Serendipity was a popular word he got a lot up until the COVID pandemic, when words like resilience and hope became more common. Home, family, peace and safety are other themes. Music and nature are frequent requests. Vitiello said the job is a reminder of the common ground we all share.

“There’s nobody who doesn’t like the moon,” Vitiello said. “It’s been a little reassuring about the kinds of universally human things that I get to connect to through the Poetry Fox.”

Vitiello said he hears back from people regularly about how they appreciated the poem he wrote for them. Even though he’s pretty efficient in his workflow, Vitiello insists there’s no formula for what he does. Banging out a poem from one word and a making a quick read on a person is challenging, even for an accomplished poet with an MFA.

It’s hard to be understated or sly when you’re typing on a typewriter while dressed in a fox costume, but the silliness of it helps forge relationships, some of which last years.

The initial bizarreness or hilarity of writing a poem on-demand for someone in a fox costume is lost in the creative process. Once he gets a word, Vitiello puts his head down and focuses on the task at hand.

“I don’t think there’s lot of time or room for self-consciousness,” he said. “It’s kind of just get an idea and go. I'm not thinking of the oddity of what the other person's experiencing. There's a kind of obliviousness that I get to experience.”
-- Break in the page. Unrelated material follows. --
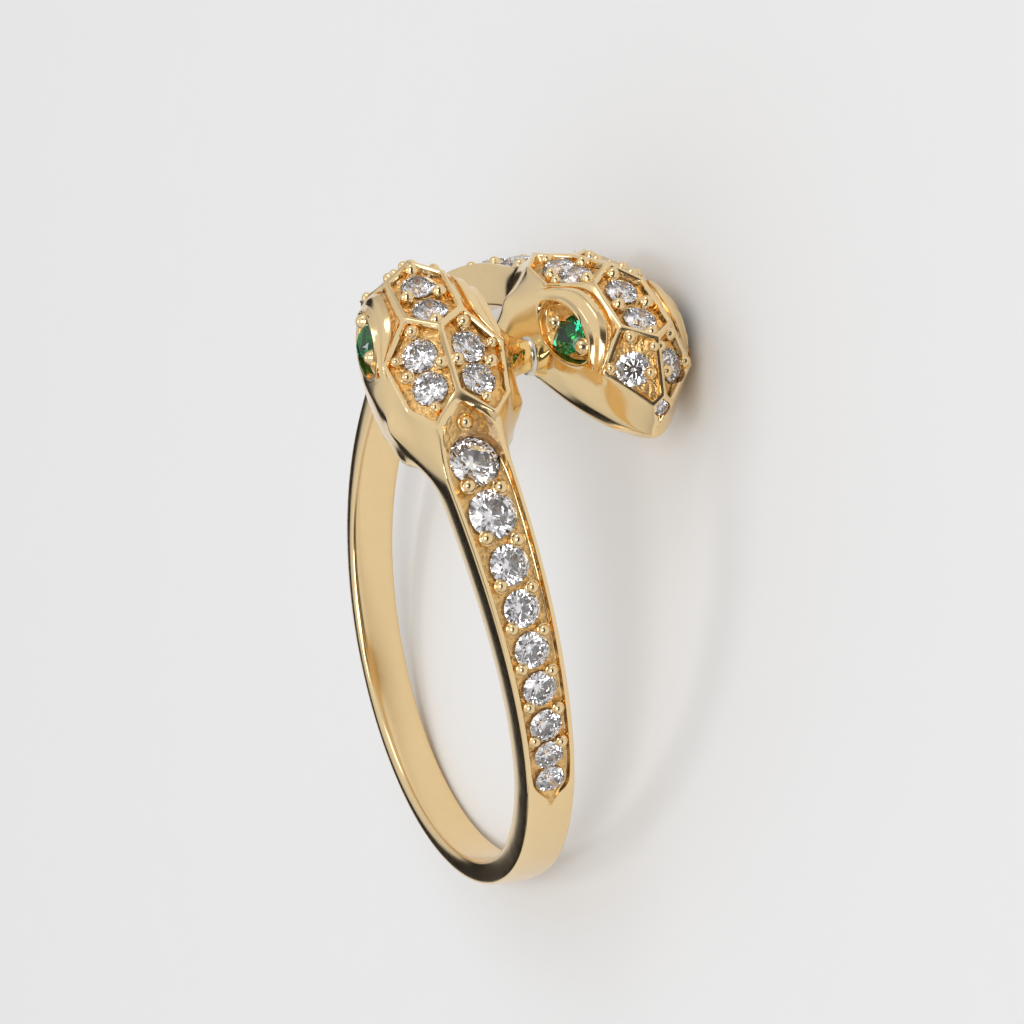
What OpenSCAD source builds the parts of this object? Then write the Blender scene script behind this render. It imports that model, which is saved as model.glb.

Vitiello's written more than 31,000 poems for people as The Poetry Fox. Personal style isn’t as much of a priority as much as writing something for the person in front of him. Writing can be isolating, but being The Poetry Fox is liberating, Vitiello says, because he is producing a product for the customer in mind.

“People don’t have the sort of language to fully process all the stuff that they’re having to feel. Sometimes, a poem can help get in there and get something to focus on.”